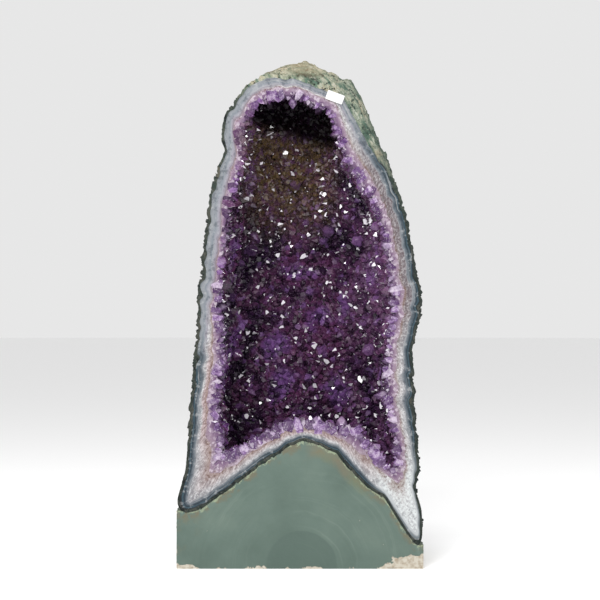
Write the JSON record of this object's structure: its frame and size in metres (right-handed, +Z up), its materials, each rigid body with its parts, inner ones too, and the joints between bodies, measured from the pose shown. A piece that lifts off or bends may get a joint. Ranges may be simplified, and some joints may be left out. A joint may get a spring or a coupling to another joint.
{
  "type": "amethyst geode",
  "caption": "Tall cathedral amethyst geode, sawn open down the front to show its crystal-lined hollow, standing in a green painted cast base.",
  "frame": {"origin": "on the floor under the base, in the middle of the part's box", "axes": "+Z up the geode; -Y out of the sawn face, towards someone looking into it; +X to that person's right"},
  "size_m": [0.293, 0.206, 0.6032],
  "materials": {
    "painted_cement": "matte",
    "basalt": "matte",
    "agate": "satin",
    "white_quartz": "satin",
    "amethyst": "gloss",
    "label_paper": "matte"
  },
  "bodies": {
    "root": {"agate_band": "agate", "amethyst_bed": "amethyst", "back_crystal_01": "amethyst", "back_crystal_02": "amethyst", "back_crystal_03": "amethyst", "back_crystal_04": "amethyst", "back_crystal_05": "amethyst", "back_crystal_06": "amethyst", "back_crystal_07": "amethyst", "basalt_rind": "basalt", "base_block": "painted_cement", "crown_crystal_01": "amethyst", "crown_crystal_02": "amethyst", "crown_crystal_03": "amethyst", "crown_crystal_04": "amethyst", "price_label": "label_paper", "quartz_band": "white_quartz", "sill_crystal_01": "amethyst", "sill_crystal_02": "amethyst", "sill_crystal_03": "amethyst", "sill_crystal_04": "amethyst", "sill_crystal_05": "amethyst", "sill_crystal_06": "amethyst", "sill_crystal_07": "amethyst", "sill_crystal_08": "amethyst", "sill_crystal_09": "amethyst", "sill_crystal_10": "amethyst", "sill_crystal_11": "amethyst", "wall_crystal_01": "amethyst", "wall_crystal_02": "amethyst", "wall_crystal_03": "amethyst", "wall_crystal_04": "amethyst", "wall_crystal_05": "amethyst", "wall_crystal_06": "amethyst", "wall_crystal_07": "amethyst", "wall_crystal_08": "amethyst", "wall_crystal_09": "amethyst", "wall_crystal_10": "amethyst", "wall_crystal_11": "amethyst", "wall_crystal_12": "amethyst", "wall_crystal_13": "amethyst"}
  },
  "joints": []
}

————

» **REQUIRED TASK**: Write out the whole listing exactly.

» **EXERCISE ANSWER**:
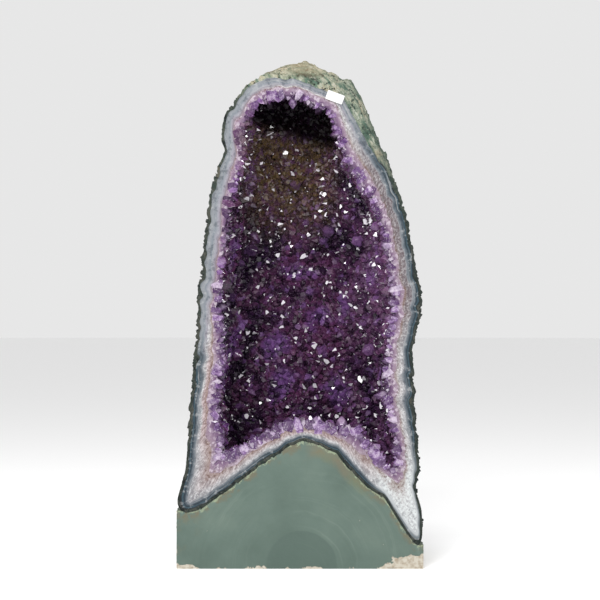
Write the JSON record of this object's structure: its frame and size in metres (right-handed, +Z up), its materials, each rigid body with its parts, inner ones too, and the joints between bodies, measured from the pose shown. A piece that lifts off or bends may get a joint. Ranges may be simplified, and some joints may be left out. A joint may get a spring or a coupling to another joint.
{
  "type": "amethyst geode",
  "caption": "Tall cathedral amethyst geode, sawn open down the front to show its crystal-lined hollow, standing in a green painted cast base.",
  "frame": {"origin": "on the floor under the base, in the middle of the part's box", "axes": "+Z up the geode; -Y out of the sawn face, towards someone looking into it; +X to that person's right"},
  "size_m": [0.293, 0.206, 0.6032],
  "materials": {
    "painted_cement": "matte",
    "basalt": "matte",
    "agate": "satin",
    "white_quartz": "satin",
    "amethyst": "gloss",
    "label_paper": "matte"
  },
  "bodies": {
    "root": {"agate_band": "agate", "amethyst_bed": "amethyst", "back_crystal_01": "amethyst", "back_crystal_02": "amethyst", "back_crystal_03": "amethyst", "back_crystal_04": "amethyst", "back_crystal_05": "amethyst", "back_crystal_06": "amethyst", "back_crystal_07": "amethyst", "basalt_rind": "basalt", "base_block": "painted_cement", "crown_crystal_01": "amethyst", "crown_crystal_02": "amethyst", "crown_crystal_03": "amethyst", "crown_crystal_04": "amethyst", "price_label": "label_paper", "quartz_band": "white_quartz", "sill_crystal_01": "amethyst", "sill_crystal_02": "amethyst", "sill_crystal_03": "amethyst", "sill_crystal_04": "amethyst", "sill_crystal_05": "amethyst", "sill_crystal_06": "amethyst", "sill_crystal_07": "amethyst", "sill_crystal_08": "amethyst", "sill_crystal_09": "amethyst", "sill_crystal_10": "amethyst", "sill_crystal_11": "amethyst", "wall_crystal_01": "amethyst", "wall_crystal_02": "amethyst", "wall_crystal_03": "amethyst", "wall_crystal_04": "amethyst", "wall_crystal_05": "amethyst", "wall_crystal_06": "amethyst", "wall_crystal_07": "amethyst", "wall_crystal_08": "amethyst", "wall_crystal_09": "amethyst", "wall_crystal_10": "amethyst", "wall_crystal_11": "amethyst", "wall_crystal_12": "amethyst", "wall_crystal_13": "amethyst"}
  },
  "joints": []
}